Nevertheless, a more modest increase in unemployment of the kind that the Australian central bank is likely targeting as it raises interest rates will cause some economic damage. And the property sector will undoubtedly be affected, perhaps seeing lower profits as demand for new properties cools.
Why would a property investor be advocating a policy trajectory that would be likely to lower his own profits?
The answer is very simple: power.
Mainstream economic theory doesn’t tend to deal with questions of power, preferring instead to view the operation of the economy as akin to a machine. Productivity goes up, so wages go up. Interest rates go up, so unemployment goes up.
But this model avoids uncomfortable questions about the class foundations of capitalist economies. Wages only increase in line with productivity when workers have the bargaining power to demand their fair share of the business’ profits. And unemployment only goes up with interest rates if workers are unable to organize to protect their jobs at the expense of capitalist profits.
Policymakers, however, are not as naïve as their academic cousins. They know that the operation of economic policy hinges on power – or, to use the economic euphemism, ‘institutional variables’. In the 1990s, for example, Janet Yellen spoke of unemployment as a ‘worker-discipline device’.
This disciplining device is foundational to the operation of capitalist economies.
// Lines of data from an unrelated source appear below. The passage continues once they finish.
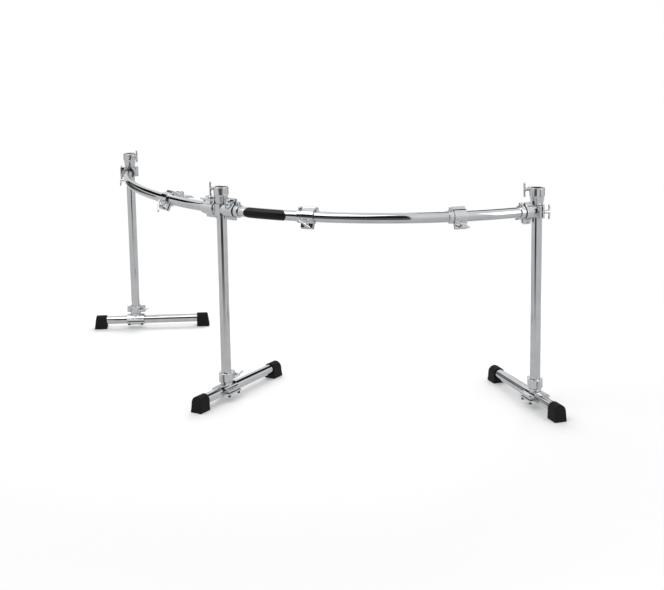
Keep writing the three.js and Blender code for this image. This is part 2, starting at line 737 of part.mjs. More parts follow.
function buildCentreClamp() {
  const clamp = stationGroup(rack, frontRadius, 1, 0, barHeight);
  const { back, front } = centreClampParts();
  piece(clamp, 'rack_clamp_centre', back);
  piece(clamp, 'front_jaw_centre', front);
  const [ear, out] = [[0, 0, 1], [0, -1, 0]];
  boltAt(clamp, 'centre_t_bolt_left', onEar(ear, out, -centreBolt), out, handleAlong(out, handleTurns.centreLeft));
  boltAt(clamp, 'centre_t_bolt_right', onEar(ear, out, centreBolt), out, handleAlong(out, handleTurns.centreRight));
}

function buildBarClamp(letter, radius, hand, at) {
  const clamp = stationGroup(rack, radius, hand, at, barHeight);
  const { body, jaw, bossEnd } = barClampParts(radius, hand, at);
  piece(clamp, `bar_clamp_${letter}`, body);
  piece(clamp, `bar_clamp_jaw_${letter}`, jaw);
  const handle = handleAlong(clampBolt, handleTurns[letter]);
  boltAt(clamp, `bar_clamp_t_bolt_${letter}`, onEar(clampEar, clampBolt), clampBolt, handle);
  boltAt(clamp, `boom_t_bolt_${letter}`, [0, bossEnd + seat, 0], [0, 1, 0], [1, 0, 0]);
}

// Distance along a bar from a clamp's middle to a lock that meets the clamp's end
function lockStep(clampEnd, radius) {
  return radius * Math.asin((clampEnd + faceGap + lockWidth / 2) / (radius - lockRadius));
}

function buildLock(name, { radius, hand }, at) {
  const lock = stationGroup(rack, radius, hand, at, barHeight);
  piece(lock, `memory_lock_${name}`, memoryLock(radius, hand, at));
}

for (const side of Object.keys(stations)) {
  buildLeg(side);
}
buildBar('front_bar', frontRadius, 1, frontSweep);
buildBar('side_bar', sideRadius, -1, sideSweep);
buildEndClamp('left', 1);
buildEndClamp('right', -1);
buildCentreClamp();
const { left, centre, right } = stations;
for (const letter of ['a', 'b']) {
  const at = barClampShares[letter] * right.at;
  buildBarClamp(letter, frontRadius, 1, at);
  buildLock(letter, centre, at - lockStep(barClampLength / 2, frontRadius));
}
buildBarClamp('c', sideRadius, -1, barClampShares.c * left.at);
buildLock('centre_left', left, lockStep(centreReach, sideRadius));
buildLock('centre_right', centre, lockStep(centreReach, frontRadius));
buildLock('right', centre, right.at - lockStep(socketStart + socketLength, frontRadius));

// The origin lies on the floor, under the middle of the rack's bounding box
const whole = new THREE.Group();
whole.add(rack);
whole.updateMatrixWorld(true);
const box = new THREE.Box3().setFromObject(whole, true);
rack.position.set(-(box.min.x + box.max.x) / 2, -(box.min.y + box.max.y) / 2, -box.min.z);

export default whole;
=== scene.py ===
# Curved drum rack: chromed tube, plated clamps, T-bolts and rubber feet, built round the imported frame.
# Piece sizes are in millimetres and each piece is turned to metres as it is placed.
import json
from math import asin, copysign, cos, pi, radians, sin, sqrt
import bpy
from mathutils import Matrix, Vector


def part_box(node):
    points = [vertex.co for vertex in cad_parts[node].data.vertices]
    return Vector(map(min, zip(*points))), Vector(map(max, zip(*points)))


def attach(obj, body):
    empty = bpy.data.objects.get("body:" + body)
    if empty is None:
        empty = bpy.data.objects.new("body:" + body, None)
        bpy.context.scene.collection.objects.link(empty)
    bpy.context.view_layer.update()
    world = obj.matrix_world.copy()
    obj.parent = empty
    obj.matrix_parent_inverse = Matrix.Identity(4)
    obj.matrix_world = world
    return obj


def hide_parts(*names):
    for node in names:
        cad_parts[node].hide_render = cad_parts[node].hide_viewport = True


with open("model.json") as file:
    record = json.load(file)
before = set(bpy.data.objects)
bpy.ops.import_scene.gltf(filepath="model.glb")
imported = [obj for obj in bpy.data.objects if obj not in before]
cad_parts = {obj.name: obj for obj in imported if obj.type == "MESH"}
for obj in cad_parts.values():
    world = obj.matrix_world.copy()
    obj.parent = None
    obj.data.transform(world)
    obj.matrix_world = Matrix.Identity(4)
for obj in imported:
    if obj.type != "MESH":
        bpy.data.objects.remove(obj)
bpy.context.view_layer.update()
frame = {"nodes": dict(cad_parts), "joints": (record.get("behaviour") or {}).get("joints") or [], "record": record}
joints = {joint["name"]: joint for joint in frame["joints"]}
bodies = frame["record"]["behaviour"]["bodies"]
bodyOf = {node: body for body, members in bodies.items() for node in members}
mm = 0.001


def jointPoint(name):
    return Vector(joints[name]["pos_m"]) / mm


def camelName(node):
    first, *others = node.split("_")
    return first + "".join(word.capitalize() for word in others)


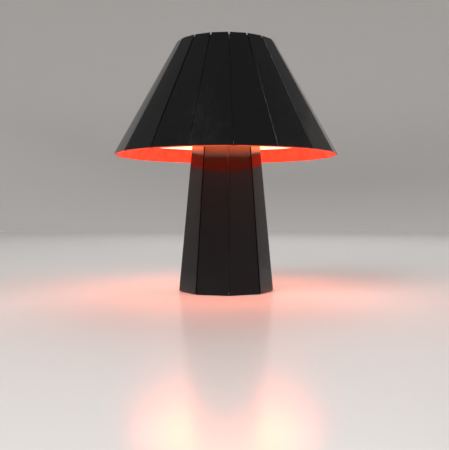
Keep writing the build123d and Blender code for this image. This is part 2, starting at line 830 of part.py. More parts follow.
with BuildPart() as switch_button:
    with BuildSketch(switch_plane.offset(switch_flange_h - button_seat)):
        Circle(button_r)
    extrude(amount=button_seat + button_proud)
    fillet(switch_button.faces().sort_by(Axis.Y)[-1].edges(), radius=1.0)
finish(switch_button.part, "switch_button")

terminal_depth = switch_barrel_h + switch_body_h
with BuildPart() as switch_terminals:
    with BuildSketch(switch_plane.offset(-terminal_depth)):
        with Locations((-terminal_gap / 2, 0), (terminal_gap / 2, 0)):
            Rectangle(terminal_thick, terminal_w)
    extrude(amount=-terminal_length)
finish(switch_terminals.part, "switch_terminals")

# ---------------------------------------------------------------- leads
with BuildPart() as neutral_connector:
    with BuildSketch(Plane.XY.offset(weight_top_z)):
        with Locations((connector_x, connector_y)):
            RectangleRounded(connector_w, connector_l, radius=small_round)
    extrude(amount=connector_h)
    with BuildSketch(Plane.XY.offset(weight_top_z + connector_h)):
        with Locations((connector_x, connector_y)):
            Circle(connector_screw_r)
    extrude(amount=-connector_screw_r, mode=Mode.SUBTRACT)
finish(neutral_connector.part, "neutral_connector")

# Both leads run from their terminal into the stem's side hole and up its bore. Each point
# is (across, distance behind the axis, height).
lead_run = 10.0
terminal_end = -terminal_depth - terminal_length
live_route = [
    switch_plane.from_local_coords((terminal_gap / 2, 0, terminal_end)),
    switch_plane.from_local_coords((terminal_gap / 2, 0, terminal_end - lead_run)),
    Vector(lead_spread, 2 * lead_run, lead_hole_z - lead_spread),
    Vector(lead_spread, lead_run, lead_hole_z),
    Vector(lead_spread, 0, lead_hole_z),
    Vector(lead_spread, 0, contact_block_z),
]
live_bends = [lead_bend_r, lead_bend_r, lead_bend_r, lead_turn_r]
with BuildPart() as lead_live:
    with BuildLine() as live_line:
        FilletPolyline(*live_route, radius=live_bends)
    with BuildSketch(Plane(origin=live_line.line @ 0, z_dir=live_line.line % 0)):
        Circle(lead_r)
    sweep()
finish(lead_live.part, "lead_live")

neutral_z = weight_top_z + connector_h / 2
neutral_front_y = connector_y - connector_l / 2
neutral_route = [
    Vector(connector_x, neutral_front_y, neutral_z),
    Vector(connector_x, neutral_front_y - lead_run, neutral_z),
    Vector(connector_x + lead_run / 2, neutral_front_y - lead_run / 2, lead_hole_z - lead_r),
    Vector(-lead_spread, lead_run, lead_hole_z),
    Vector(-lead_spread, 0, lead_hole_z),
    Vector(-lead_spread, 0, contact_block_z),
]
neutral_bends = [lead_bend_r, lead_bend_r, lead_bend_r / 2, lead_turn_r]
with BuildPart() as lead_neutral:
    with BuildLine() as neutral_line:
        FilletPolyline(*neutral_route, radius=neutral_bends)
    with BuildSketch(Plane(origin=neutral_line.line @ 0, z_dir=neutral_line.line % 0)):
        Circle(lead_r)
    sweep()
finish(lead_neutral.part, "lead_neutral")
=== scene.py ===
import json
import math

import bmesh
import bpy
import numpy as np
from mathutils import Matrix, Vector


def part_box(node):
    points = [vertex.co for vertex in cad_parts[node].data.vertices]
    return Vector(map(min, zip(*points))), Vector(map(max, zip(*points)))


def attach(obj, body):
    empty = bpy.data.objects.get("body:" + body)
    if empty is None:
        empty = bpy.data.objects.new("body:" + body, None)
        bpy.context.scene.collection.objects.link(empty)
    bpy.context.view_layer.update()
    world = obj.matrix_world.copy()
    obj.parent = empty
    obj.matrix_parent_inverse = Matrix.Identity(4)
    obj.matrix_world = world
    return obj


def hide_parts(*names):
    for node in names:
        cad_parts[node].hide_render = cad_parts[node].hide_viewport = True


# Finishes and detailed pieces of a table lamp folded from card: an eighteen-sided shade on a
# nine-sided column. Metres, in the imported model's frame: the origin is on the table at the
# column's axis, +Z is up, and the front seams of both sheets face -Y. Angles are counted from
# that front, anticlockwise from above.

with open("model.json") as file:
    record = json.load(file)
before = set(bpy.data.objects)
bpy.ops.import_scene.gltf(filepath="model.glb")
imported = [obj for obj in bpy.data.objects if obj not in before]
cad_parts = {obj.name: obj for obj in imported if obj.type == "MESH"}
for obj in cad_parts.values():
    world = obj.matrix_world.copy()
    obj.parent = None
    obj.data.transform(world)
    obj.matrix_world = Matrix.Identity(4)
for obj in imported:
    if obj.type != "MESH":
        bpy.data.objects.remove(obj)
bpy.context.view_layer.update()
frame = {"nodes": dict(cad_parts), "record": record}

MM = 0.001
MERGE = 0.002 * MM  # points nearer than this are one point

# ---- the lamp's own sizes
# Shade and column: radii to the corners of the outer sheet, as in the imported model.
SHADE_SIDES = 18
RIM_R = 185.0 * MM
RIM_Z = 226.0 * MM
SHADE_TOP_R = 82.0 * MM
SHADE_TOP_Z = 410.0 * MM
SHADE_SLOPE = (RIM_R - SHADE_TOP_R) / (SHADE_TOP_Z - RIM_Z)
COLUMN_SIDES = 9
FOOT_R = 79.8 * MM
COLUMN_SLOPE = 0.0933
COLUMN_FOOT_Z = 1.5 * MM
COLUMN_TOP_Z = 247.7 * MM

# Card and pleats.
CARD = 0.8 * MM
PLEAT_MOUTH = 2.4 * MM
PLEAT_DEPTH = 2.2 * MM
NOTCH_DEPTH = 3.2 * MM
SEAM_GAP = 0.5 * MM
SEAM_TAPER_Z = 155.0 * MM
SEAM_TOP_GAP = 2.0 * MM
SEAM_TOP_Z = 248.0 * MM
FOLD_ROUND = 0.55 * MM
GROOVE_ROUND = 0.12 * MM
SHADE_BOW = 0.45 * MM
SHADE_BOW_SPREAD = 0.25 * MM
COLUMN_BOW = 0.16 * MM

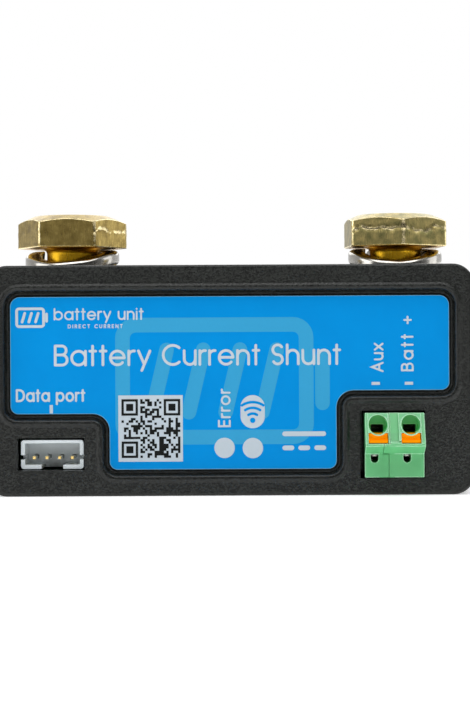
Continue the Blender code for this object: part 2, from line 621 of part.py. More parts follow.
def build():
    clear_scene()
    black = material("black_plastic", (0.022, 0.023, 0.021), 0.55)
    blue = material("blue_film", (0.0, 0.27, 0.72), 0.35)
    brass = material("brass", (0.55, 0.42, 0.16), 0.35, 1.0)
    manganin = material("resistor_alloy", (0.52, 0.36, 0.27), 0.4, 1.0)
    steel = material("stainless_steel", (0.62, 0.6, 0.57), 0.25, 1.0)
    tinned = material("tinned_copper", (0.72, 0.66, 0.62), 0.3, 1.0)
    gold = material("gilt_pin", (0.75, 0.58, 0.25), 0.3, 1.0)
    board_green = material("board_laminate", (0.02, 0.14, 0.05), 0.4)
    chip_black = material("chip_resin", (0.015, 0.015, 0.016), 0.5)
    ivory = material("header_nylon", (0.62, 0.66, 0.66), 0.4)
    green = material("terminal_green", (0.13, 0.47, 0.19), 0.4)
    orange = material("button_orange", (1.0, 0.28, 0.0), 0.4)
    clear = material("light_pipe_resin", (0.8, 0.82, 0.84), 0.1)
    lamp = material("led_resin", (0.85, 0.8, 0.6), 0.2)

    front_cover(black)
    label(blue)
    rear_shell(black)
    base_plate(black)

    for name, side in (("left", -1), ("right", 1)):
        terminal_block(f"terminal_block_{name}", side, brass)
        terminal_bolt(f"terminal_bolt_{name}", side, HEAD_TURNS[name], brass)
        spring_washer(f"spring_washer_{name}", side, WASHER_POSES[name], steel)
        standoff(f"sense_standoff_{name}", side, brass)
        head = (BOARD_FRONT - 2.3, BOARD_FRONT - 0.05)
        pan_screw(f"sense_screw_{name}", "Y", (side * BOLT_X, SENSE_Z), head, 3.4, 1.9, -6.3, steel)
        pan_screw(f"shell_screw_{name}", "Z", (side * 31.0, 17.8), (0.3, 1.9), 2.9, 1.15, 14.0, steel)
        for place_name, y in (("front", -7.8), ("rear", 7.8)):
            pan_screw(f"block_screw_{name}_{place_name}", "Z", (side * BOLT_X, y), (0.4, 3.1),
                      3.8, 2.0, 15.5, steel)
    for number, y in enumerate(STRIP_CENTRES, 1):
        resistor_strip(number, y, manganin)

    circuit_board(board_green)
    data_header(ivory)
    for number, x in enumerate(header_pin_places(), 1):
        header_pin(number, x, gold)
    on_board("wireless_module", (-8.0, 14.0), (8.0, 31.0), MODULE_THICKNESS, board_green, 0.05)
    shield_can(tinned)
    on_board("microcontroller", (10.5, 21.0), (17.5, 28.0), 1.2, chip_black)
    on_board("power_inductor", (-19.5, 12.5), (-13.5, 18.5), 3.0, chip_black, 0.4)
    on_board("fuse", (11.5, 14.0), (17.5, 16.6), 2.2, ivory, 0.15)
    capacitor(tinned)
    for name, x, z in LIGHTS:
        on_board(f"led_{name}", (x - 1.0, z - 0.7), (x + 1.0, z + 0.7), 1.5, lamp)
        light_pipe(name, x, z, clear)

    terminal_modules(green)
    for name, x in POLES.items():
        release_button(name, x, orange)
        clamp_spring(name, x, steel)
        contact_bar(name, x, tinned)


build()
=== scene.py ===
"""Looks of the battery monitor shunt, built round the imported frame.

Meshes are made in millimetres in the frame's own axes (+X right, +Y to the back, +Z up) and scaled to metres
when they become pieces. Every material is procedural, in object coordinates, so that it moves with its piece.
"""

import json
import random
from math import atan2, copysign, cos, degrees, dist, exp, hypot, pi, radians, sin, tan

import bmesh
import bpy
from mathutils import Matrix, Vector, noise
from mathutils.geometry import delaunay_2d_cdt


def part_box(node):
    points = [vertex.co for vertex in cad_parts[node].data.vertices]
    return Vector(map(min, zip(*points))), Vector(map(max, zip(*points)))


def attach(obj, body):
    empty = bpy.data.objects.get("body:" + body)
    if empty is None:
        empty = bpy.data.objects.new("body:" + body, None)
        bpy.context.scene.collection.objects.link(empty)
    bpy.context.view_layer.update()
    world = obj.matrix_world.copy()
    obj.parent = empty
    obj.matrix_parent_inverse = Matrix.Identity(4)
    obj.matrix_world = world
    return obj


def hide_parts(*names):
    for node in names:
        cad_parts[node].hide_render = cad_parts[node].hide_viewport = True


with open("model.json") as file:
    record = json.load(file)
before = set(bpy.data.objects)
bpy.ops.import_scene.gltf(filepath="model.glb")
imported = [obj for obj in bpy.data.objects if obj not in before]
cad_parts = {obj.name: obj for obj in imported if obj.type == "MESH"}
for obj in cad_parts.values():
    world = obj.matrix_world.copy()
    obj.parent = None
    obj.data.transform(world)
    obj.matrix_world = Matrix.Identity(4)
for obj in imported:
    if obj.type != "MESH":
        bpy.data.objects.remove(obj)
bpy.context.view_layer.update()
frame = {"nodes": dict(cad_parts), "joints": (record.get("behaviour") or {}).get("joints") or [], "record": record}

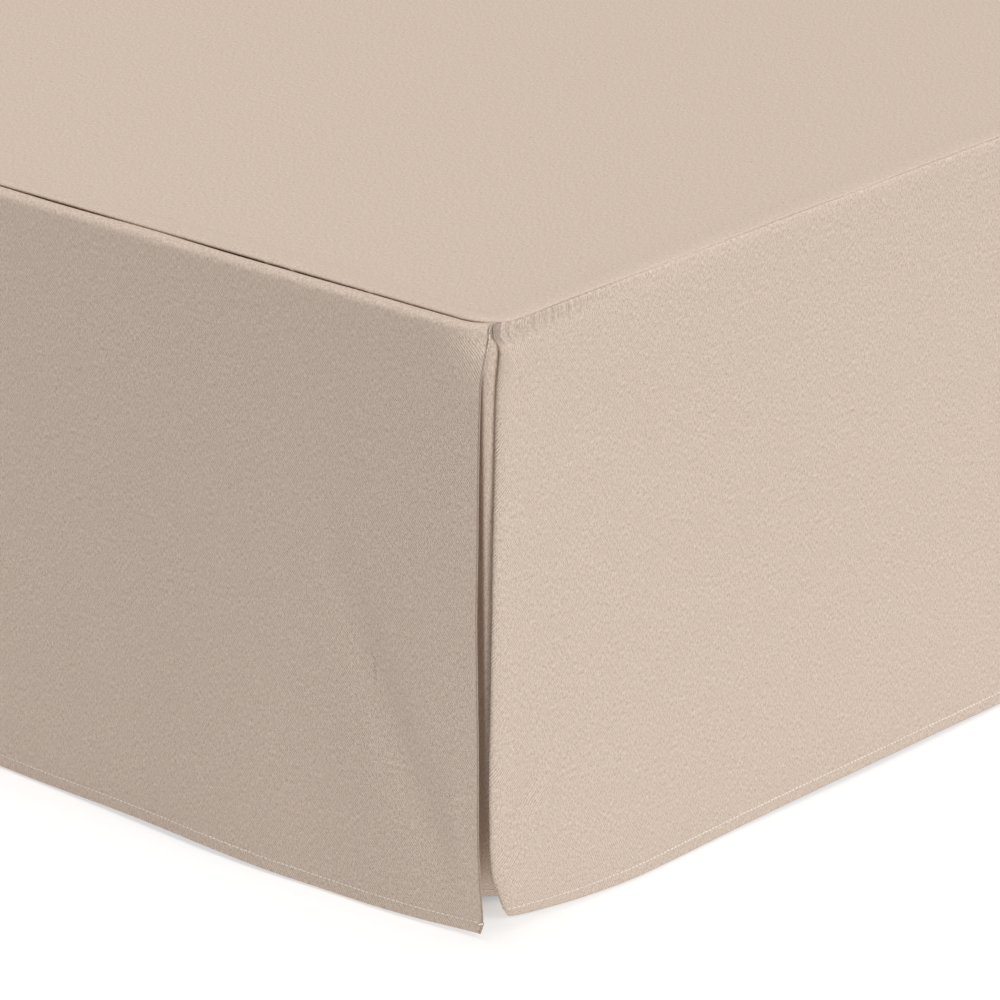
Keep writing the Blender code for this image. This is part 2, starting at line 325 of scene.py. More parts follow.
# Skirts: four straight pieces of the twill with a narrow double hem, sewn to the top panel along the
# bed's edge. Each end turns back round a pressed fold into the open pleat of a corner.
BED_WIDTH = 1.350
BED_LENGTH = 1.900
BED_HEIGHT = 0.350
SEAM_GAP = 0.7 * MM
SEAM_INSET_SIDE = 3.2 * MM
SEAM_INSET_END = 10.5 * MM
SEAM_RADIUS = 22 * MM
SEAM_DEPTH_END = 0.95 * MM
SEAM_DEPTH_SIDE = 1.6 * MM
TURN_RADIUS = 3.0 * MM
TURN_SOFTER = 0.5 * MM
TURN_SHARE = 0.6
RETURN_DEPTH = 80 * MM
SKIRT_TOP = 343 * MM
HEM_HEIGHT = 2.0 * MM
FLARE = 4.0 * MM
BLEND_LENGTH = 300 * MM
SETTLE_LENGTH = 60 * MM
LOOSE_FROM = 60 * MM
CREASED_FROM = 12 * MM
RETURN_ROW = 0.3 * MM
FADE_POWER = 1.2
WAVE_POWER = 1.3
RETURN_CLOSE = 20 * MM
HEM_BAND = 9.4 * MM
HEM_THICKNESS = 1.3 * MM
STITCH_HEIGHT = 8.8 * MM
PUCKER_HEIGHT = 0.22 * MM
PUCKER_REACH = 3.5 * MM
PUCKER_CYCLES = 210
STITCH_DENT = 0.18 * MM
STITCH_DENT_REACH = 0.8 * MM
CREASE_FADE = 0.3
CREASE_REACH = 3

# The fold by height: distance along from the corner, drawn in from the face, reach of that, and the
# length and depth of the soft roll in front of the fold. The wrapping fold is pressed flat, with no
# roll. Millimetres.
Fold = namedtuple("Fold", "height along inward reach roll sink")
Pleat = namedtuple("Pleat", "corner_turn fold_radius folds")
WRAPPING = Pleat(math.radians(52), 0.1 * MM, [
    Fold(2, 13.5, 8.6, 55, 0, 0), Fold(9, 10.8, 8.0, 54, 0, 0), Fold(20, 10.3, 7.0, 52, 0, 0),
    Fold(36, 10.4, 5.6, 50, 0, 0), Fold(60, 9.5, 3.6, 45, 0, 0), Fold(96, 7.9, 2.2, 40, 0, 0),
    Fold(143, 6.8, 0.9, 32, 0, 0), Fold(189, 6.5, 0.3, 26, 0, 0), Fold(229, 5.3, 0.2, 22, 0, 0),
    Fold(268, 4.4, 0.2, 18, 0, 0), Fold(302, 3.2, 0.2, 15, 0, 0), Fold(322, 3.3, 1.6, 10, 0, 0),
    Fold(334, 3.1, 4.6, 10, 0, 0), Fold(343, 4.4, 9.0, 10, 0, 0),
])
SHORT = Pleat(math.radians(38), 0.95 * MM, [
    Fold(2, 36.6, 14.5, 49, 10, 2.0), Fold(12, 27.9, 11.5, 47, 10, 2.0), Fold(22, 22.4, 9.3, 45, 10, 2.3),
    Fold(32, 16.9, 7.6, 44, 10, 2.5), Fold(52, 12.4, 5.2, 41, 9, 2.5), Fold(94, 8.8, 1.9, 35, 9, 2.8),
    Fold(141, 8.7, 0.4, 29, 9, 2.8), Fold(187, 9.7, 0.0, 25, 9, 2.8), Fold(226, 10.5, -0.3, 22, 9, 2.8),
    Fold(265, 12.1, -0.2, 18, 8, 2.7), Fold(298, 13.2, -0.1, 16, 7, 2.6), Fold(320, 14.1, 0.2, 12, 5, 1.9),
    Fold(334, 15.5, 0.8, 9, 4, 1.2), Fold(338, 15.6, 1.9, 8, 3, 0.8), Fold(343, 13.1, 3.7, 7, 2, 0.4),
])

# Long waves: cycles along the face, height in millimetres at the hem, phase in turns
Wave = namedtuple("Wave", "cycles swing phase")
END_WAVES = [Wave(2.3, 1.5, 0.45), Wave(4.1, 1.3, 0.10), Wave(7.4, 0.7, 0.75)]
SIDE_WAVES = [Wave(2.6, 1.2, 0.20), Wave(5.3, 1.4, 0.62), Wave(9.1, 0.6, 0.35)]
HEM_WAVE = Wave(5.5, 0.9, 0.3)

# Soft creases, from one (along, height) to another. Positive rises are ridges. Millimetres.
Crease = namedtuple("Crease", "start end width rise")
END_CREASES = [
    Crease((101, 186), (36, 49), 14, -2.2),
    Crease((26, 90), (22, 20), 7, 0.5),
    Crease((300, 120), (290, 20), 22, 0.5),
    Crease((520, 150), (545, 20), 20, 0.6),
    Crease((905, 170), (880, 15), 24, -0.6),
    Crease((1230, 130), (1275, 30), 14, 0.7),
]
SIDE_CREASES = [
    Crease((19, 336), (50, 289), 7, 2.3),
    Crease((92, 300), (175, 236), 16, -3.6),
    Crease((118, 205), (190, 160), 15, -1.8),
    Crease((24, 335), (24, 303), 2.5, -0.3),
    Crease((33, 333), (35, 295), 3, 0.25),
    Crease((41, 98), (18, 55), 4.5, -2.0),
    Crease((54, 104), (32, 32), 7, 2.3),
    Crease((20, 130), (19, 70), 3, -0.3),
    Crease((96, 120), (70, 40), 16, -0.4),
    Crease((330, 190), (350, 30), 26, 0.6),
    Crease((720, 140), (700, 15), 22, -0.6),
    Crease((1130, 160), (1160, 20), 25, 0.7),
    Crease((1790, 120), (1840, 30), 13, 0.7),
]
RIPPLES = (Wave(17, 0.06, 0.0), Wave(83, 0.02, 0.0))


def smooth_step(value):
    value = min(1.0, max(0.0, value))
    return value * value * (3 - 2 * value)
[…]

If workers are not sufficiently scared of unemployment, they will be more likely to organize to demand higher wages and better conditions.
In the short term, this is likely to erode capitalist profits. But, then again, high rates of unemployment also suggest a shortage in demand that could also reduce profitability.
The far more important factor is that confident workers are far less likely, over the medium to long term, to accept the social division of labour upon which the functioning of capitalism depends. In other words, they’re less likely to accept the idea that there needs to be a divide between workers who sell their labour and bosses who own the means of production and govern labour.
The implications of such a breakdown in respect for the status quo are profound, as the world saw in the 1970s. After several decades of rising worker power in the global North, the energy crisis of the 1970s stoked a new and intense round of conflict between workers and bosses.
Workers not only demanded wages in line with inflation, they also sought the right to bargain with management over decisions related to investment, such as the pace and scale of automation. The result was, as Gregoire Chamayou notes in his book The Ungovernable Society, a crisis of ‘governability.’
The natural hierarchy of manager over worker was being threatened, at the same time as new social movements were threatening the material and ideological power of the state. This crisis was only resolved with the election of neoliberal governments that used the economic and violent power of the state to crush workers and protestors.
Gurner was forced to apologise because you are simply not allowed to say these things out loud in a capitalist economy. It is critical to the maintenance of neoliberal hegemony that the violent and coercive power of both capital and the state remain invisible.
For the legitimacy of the system to be maintained, we have to believe that our fates are sealed by ‘the market’ – a faceless power that no one can control.
In reality, the decisions of the powerful are just as important as the operation of the market in determining workers’ fate. In fact, the two cannot be separated.
Equally as important are levels of organization among the working class itself. According to recent data, the number of days lost to industrial disputes in Australia increased by a third between the first and second quarters of 2023. Perhaps Gurner is right to be worried.